**Written request:** Print the whole listing exactly.

**Material:**
-------

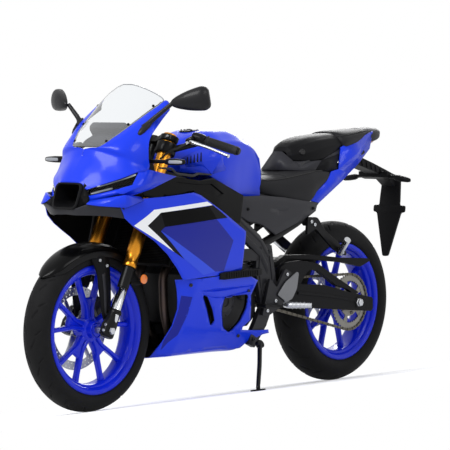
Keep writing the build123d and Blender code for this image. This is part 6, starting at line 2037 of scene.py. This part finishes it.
piece("exhaust_header_pipes", headers, heat_steel, ["exhaust_headers"])
SILENCER = (
    (424, -205, 277, 48, 48), (395, -205, 290, 69, 79), (340, -207, 318, 95, 118),
    (60, -212, 425, 95, 118), (40, -212, 432, 84, 104), (30, -212, 436, 60, 82))
ring = rounded([(-0.5, -0.5), (0.5, -0.5), (0.5, 0.5), (-0.5, 0.5)], 0.3, 5)


def silencer_part(stations):
    """Rounded boxes of a place, a width and a height, tilted back and joined in order."""
    return loft([
        [(x + b * h * 0.36, y + a * w, z + b * h * 0.93) for a, b in ring] for x, y, z, w, h in stations])


piece("silencer_body", [silencer_part(SILENCER)], satin_black, ["silencer"], sharp=30)
band = silencer_part(((330, -207, 322, 95.9, 119.6), (322, -207, 325, 95.9, 119.6)))
outlet = spun([(12, -3), (17, -3), (18, 3), (13, 3)], (33, -212, 434), (-0.94, 0, 0.34), 28, ring=True)
piece("silencer_trim", [band, outlet], bright_steel)

# ---------------------------------------------------------------- footrests and levers
# Forged and polished aluminium pegs on hangers, with a leaf-shaped heel guard. A black foot lever with its
# rod stands on each side: the shift lever on the left and the brake pedal on the right.
heel_grey = metal("alloy_forged_anodised_grey", "7A7B7E", "6E6F72", 0.4, 0.2)
HANGER = ((560, 440), (604, 300), (560, 300), (488, 330), (430, 452), (470, 470), (520, 400))
HEEL = ((408, 456), (398, 450), (409, 392), (437, 354), (471, 344), (524, 374), (477, 420))
for side, name in SIDES:
    grey = [plate(rounded(HANGER, 10), 144.5, 156)]
    heel = [plate(rounded(HEEL, 10), 158, 163)]
    bright = [tube([(500, 178, 338), (500, 200, 336), (455, 271, 336)], (12, 12.5, 10), 10, 18)]
    bright += [
        spun(
            [(12.6, -1.2), (14, -1.2), (14, 1.2), (12.6, 1.2)], (494 - k * 8, 210 + k * 12.6, 336),
            (-0.53, 0.85, 0), 24, ring=True) for k in range(4)]
    bright += [screw((x, 156, z), (0, 1, 0), 7) for x, z in ((462, 448), (578, 318), (530, 352))]
    dark = [
        tube([(640, 164, 342), (560, 164, 336), (500, 164, 330)], (5, 4.2, 5), 10, 12),
        tube([(640, 160, 340), (638, 182, 340)], (7.5, 6), 4, 12)]
    dark.append(tube([(638, 178, 340), (637, 204, 340)], (8, 7.6), 4, 16))
    sets = (
        ("footrest_hanger_", grey, frame_grey, "black_metal", ()),
        ("footrest_peg_", bright, forged, "silver", ["footrest_" + name]),
        ("foot_lever_", dark, cast_black, "black_metal", ()),
        ("heel_guard_", heel, heel_grey, "black_metal", ()))
    for label, patches, material, which, gone in sets:
        piece(label + name, sided(patches, side), material, gone, bevel=1.2)
V_BRACKET = (
    (308, 658), (314, 588), (262, 612), (150, 528), (107, 510), (78, 500), (66, 504), (80, 530),
    (200, 602), (250, 656))
pillion = [
    plate(rounded(V_BRACKET, 12), 122, 134),
    plate([(328, 650), (300, 624), (264, 620), (264, 650)], 101, 123)]
pegs = [tube([(112, 132, 512), (140, 194, 567)], (13.4, 13), 4, 18)]
pegs += [screw((x, 134, z), (0, 1, 0), 7) for x, z in ((290, 640), (270, 628), (96, 514))]
piece("pillion_brackets", two_sided(pillion), cast_black, bevel=2)
piece("pillion_pegs", two_sided(pegs), forged, ["pillion_footrests"], bevel=1)

# ---------------------------------------------------------------- chain guard and stand
# A thin moulded guard follows the chain's upper run. The stand is a bent steel tube with a welded foot,
# painted black.
GUARD = (
    (470, 470), (404, 500), (260, 492), (60, 472), (-60, 450), (-120, 470), (-112, 480), (60, 490),
    (240, 510), (410, 516), (480, 486))
piece(
    "chain_guard_moulding", [plate(GUARD, 79, 105)], satin_black, ["chain_guard"],
    bevel=2, sharp=30)
LEAN = math.radians(9.0)
GROUND_UP = np.array([0.0, -math.sin(LEAN), math.cos(LEAN)])
STAND_TOP = np.array([632.0, 166.0, 196.0])
STAND_FOOT = np.array([798.0, 300.0, 300.0 * math.tan(LEAN)])
leg_end = STAND_FOOT + GROUND_UP * 14
down, folded = leg_end - STAND_TOP, np.array([-0.983, 0.085, 0.16])
spread = unit(down) - unit(folded)
hinge = np.array([0.0, -spread[2], spread[1]]) / np.linalg.norm(spread[1:])
bow = STAND_TOP + down * 0.5 + [0, 3, 3]
stand = [tube([STAND_TOP, bow, leg_end, STAND_FOOT + GROUND_UP * 5], (9, 8.6, 8, 7.5), 26, 16, 8)]
stand.append(spun(
    [(POLE, -9), (14.5, -9), (16.5, -7), (16.5, 7), (14.5, 9), (POLE, 9)], STAND_TOP, tuple(hinge), 28))
shoe = rounded([(-26, -20), (26, -20), (32, 0), (20, 20), (-22, 20)], 9)
along, beside = np.array([1.0, 0, 0]), np.cross(GROUND_UP, [1.0, 0, 0])
stand.append(loft([
    STAND_FOOT + GROUND_UP * low + (shoe[:, :1] * along + shoe[:, 1:] * beside) * size
    for low, size in ((0, 0.94), (1.2, 1.0), (4.6, 1.0), (5.8, 0.94))]))
piece("side_stand_leg", stand, cast_black, ["side_stand"], body="side_stand", bevel=0.8)

# ---------------------------------------------------------------- air box
# A black moulded box fills the space between the engine and the tank, with ribs along its sides.
BOX_ROWS = (
    (850, 70, 676, 728), (836, 86, 668, 738), (720, 92, 640, 734), (612, 90, 600, 712),
    (598, 74, 612, 700))
shell_rows = []
for x, y, low, high in BOX_ROWS:
    shell_rows.append([
        (x, a * y, (low + high) / 2 + b * (high - low))
        for a, b in rounded([(-1, -0.5), (1, -0.5), (1, 0.5), (-1, 0.5)], 0.22, 3)])
box = [loft(shell_rows)]
for x in (640, 680, 720, 760, 800):
    low, high = station_heights(BOX_ROWS, x)
    box += [rib(x, 2, low + 14, high - 14, side * 90 - 5, side * 90 + 5) for side in (-1, 1)]
piece("air_box_moulding", box, satin_black, bevel=1.2)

-------

**Task answer:**
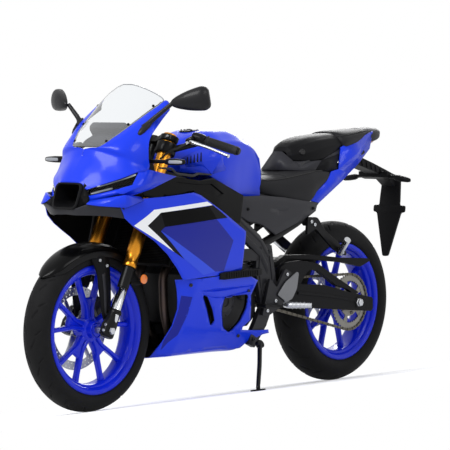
Keep writing the build123d and Blender code for this image. This is part 6, starting at line 2037 of scene.py. This part finishes it.
piece("exhaust_header_pipes", headers, heat_steel, ["exhaust_headers"])
SILENCER = (
    (424, -205, 277, 48, 48), (395, -205, 290, 69, 79), (340, -207, 318, 95, 118),
    (60, -212, 425, 95, 118), (40, -212, 432, 84, 104), (30, -212, 436, 60, 82))
ring = rounded([(-0.5, -0.5), (0.5, -0.5), (0.5, 0.5), (-0.5, 0.5)], 0.3, 5)


def silencer_part(stations):
    """Rounded boxes of a place, a width and a height, tilted back and joined in order."""
    return loft([
        [(x + b * h * 0.36, y + a * w, z + b * h * 0.93) for a, b in ring] for x, y, z, w, h in stations])


piece("silencer_body", [silencer_part(SILENCER)], satin_black, ["silencer"], sharp=30)
band = silencer_part(((330, -207, 322, 95.9, 119.6), (322, -207, 325, 95.9, 119.6)))
outlet = spun([(12, -3), (17, -3), (18, 3), (13, 3)], (33, -212, 434), (-0.94, 0, 0.34), 28, ring=True)
piece("silencer_trim", [band, outlet], bright_steel)

# ---------------------------------------------------------------- footrests and levers
# Forged and polished aluminium pegs on hangers, with a leaf-shaped heel guard. A black foot lever with its
# rod stands on each side: the shift lever on the left and the brake pedal on the right.
heel_grey = metal("alloy_forged_anodised_grey", "7A7B7E", "6E6F72", 0.4, 0.2)
HANGER = ((560, 440), (604, 300), (560, 300), (488, 330), (430, 452), (470, 470), (520, 400))
HEEL = ((408, 456), (398, 450), (409, 392), (437, 354), (471, 344), (524, 374), (477, 420))
for side, name in SIDES:
    grey = [plate(rounded(HANGER, 10), 144.5, 156)]
    heel = [plate(rounded(HEEL, 10), 158, 163)]
    bright = [tube([(500, 178, 338), (500, 200, 336), (455, 271, 336)], (12, 12.5, 10), 10, 18)]
    bright += [
        spun(
            [(12.6, -1.2), (14, -1.2), (14, 1.2), (12.6, 1.2)], (494 - k * 8, 210 + k * 12.6, 336),
            (-0.53, 0.85, 0), 24, ring=True) for k in range(4)]
    bright += [screw((x, 156, z), (0, 1, 0), 7) for x, z in ((462, 448), (578, 318), (530, 352))]
    dark = [
        tube([(640, 164, 342), (560, 164, 336), (500, 164, 330)], (5, 4.2, 5), 10, 12),
        tube([(640, 160, 340), (638, 182, 340)], (7.5, 6), 4, 12)]
    dark.append(tube([(638, 178, 340), (637, 204, 340)], (8, 7.6), 4, 16))
    sets = (
        ("footrest_hanger_", grey, frame_grey, "black_metal", ()),
        ("footrest_peg_", bright, forged, "silver", ["footrest_" + name]),
        ("foot_lever_", dark, cast_black, "black_metal", ()),
        ("heel_guard_", heel, heel_grey, "black_metal", ()))
    for label, patches, material, which, gone in sets:
        piece(label + name, sided(patches, side), material, gone, bevel=1.2)
V_BRACKET = (
    (308, 658), (314, 588), (262, 612), (150, 528), (107, 510), (78, 500), (66, 504), (80, 530),
    (200, 602), (250, 656))
pillion = [
    plate(rounded(V_BRACKET, 12), 122, 134),
    plate([(328, 650), (300, 624), (264, 620), (264, 650)], 101, 123)]
pegs = [tube([(112, 132, 512), (140, 194, 567)], (13.4, 13), 4, 18)]
pegs += [screw((x, 134, z), (0, 1, 0), 7) for x, z in ((290, 640), (270, 628), (96, 514))]
piece("pillion_brackets", two_sided(pillion), cast_black, bevel=2)
piece("pillion_pegs", two_sided(pegs), forged, ["pillion_footrests"], bevel=1)

# ---------------------------------------------------------------- chain guard and stand
# A thin moulded guard follows the chain's upper run. The stand is a bent steel tube with a welded foot,
# painted black.
GUARD = (
    (470, 470), (404, 500), (260, 492), (60, 472), (-60, 450), (-120, 470), (-112, 480), (60, 490),
    (240, 510), (410, 516), (480, 486))
piece(
    "chain_guard_moulding", [plate(GUARD, 79, 105)], satin_black, ["chain_guard"],
    bevel=2, sharp=30)
LEAN = math.radians(9.0)
GROUND_UP = np.array([0.0, -math.sin(LEAN), math.cos(LEAN)])
STAND_TOP = np.array([632.0, 166.0, 196.0])
STAND_FOOT = np.array([798.0, 300.0, 300.0 * math.tan(LEAN)])
leg_end = STAND_FOOT + GROUND_UP * 14
down, folded = leg_end - STAND_TOP, np.array([-0.983, 0.085, 0.16])
spread = unit(down) - unit(folded)
hinge = np.array([0.0, -spread[2], spread[1]]) / np.linalg.norm(spread[1:])
bow = STAND_TOP + down * 0.5 + [0, 3, 3]
stand = [tube([STAND_TOP, bow, leg_end, STAND_FOOT + GROUND_UP * 5], (9, 8.6, 8, 7.5), 26, 16, 8)]
stand.append(spun(
    [(POLE, -9), (14.5, -9), (16.5, -7), (16.5, 7), (14.5, 9), (POLE, 9)], STAND_TOP, tuple(hinge), 28))
shoe = rounded([(-26, -20), (26, -20), (32, 0), (20, 20), (-22, 20)], 9)
along, beside = np.array([1.0, 0, 0]), np.cross(GROUND_UP, [1.0, 0, 0])
stand.append(loft([
    STAND_FOOT + GROUND_UP * low + (shoe[:, :1] * along + shoe[:, 1:] * beside) * size
    for low, size in ((0, 0.94), (1.2, 1.0), (4.6, 1.0), (5.8, 0.94))]))
piece("side_stand_leg", stand, cast_black, ["side_stand"], body="side_stand", bevel=0.8)

# ---------------------------------------------------------------- air box
# A black moulded box fills the space between the engine and the tank, with ribs along its sides.
BOX_ROWS = (
    (850, 70, 676, 728), (836, 86, 668, 738), (720, 92, 640, 734), (612, 90, 600, 712),
    (598, 74, 612, 700))
shell_rows = []
for x, y, low, high in BOX_ROWS:
    shell_rows.append([
        (x, a * y, (low + high) / 2 + b * (high - low))
        for a, b in rounded([(-1, -0.5), (1, -0.5), (1, 0.5), (-1, 0.5)], 0.22, 3)])
box = [loft(shell_rows)]
for x in (640, 680, 720, 760, 800):
    low, high = station_heights(BOX_ROWS, x)
    box += [rib(x, 2, low + 14, high - 14, side * 90 - 5, side * 90 + 5) for side in (-1, 1)]
piece("air_box_moulding", box, satin_black, bevel=1.2)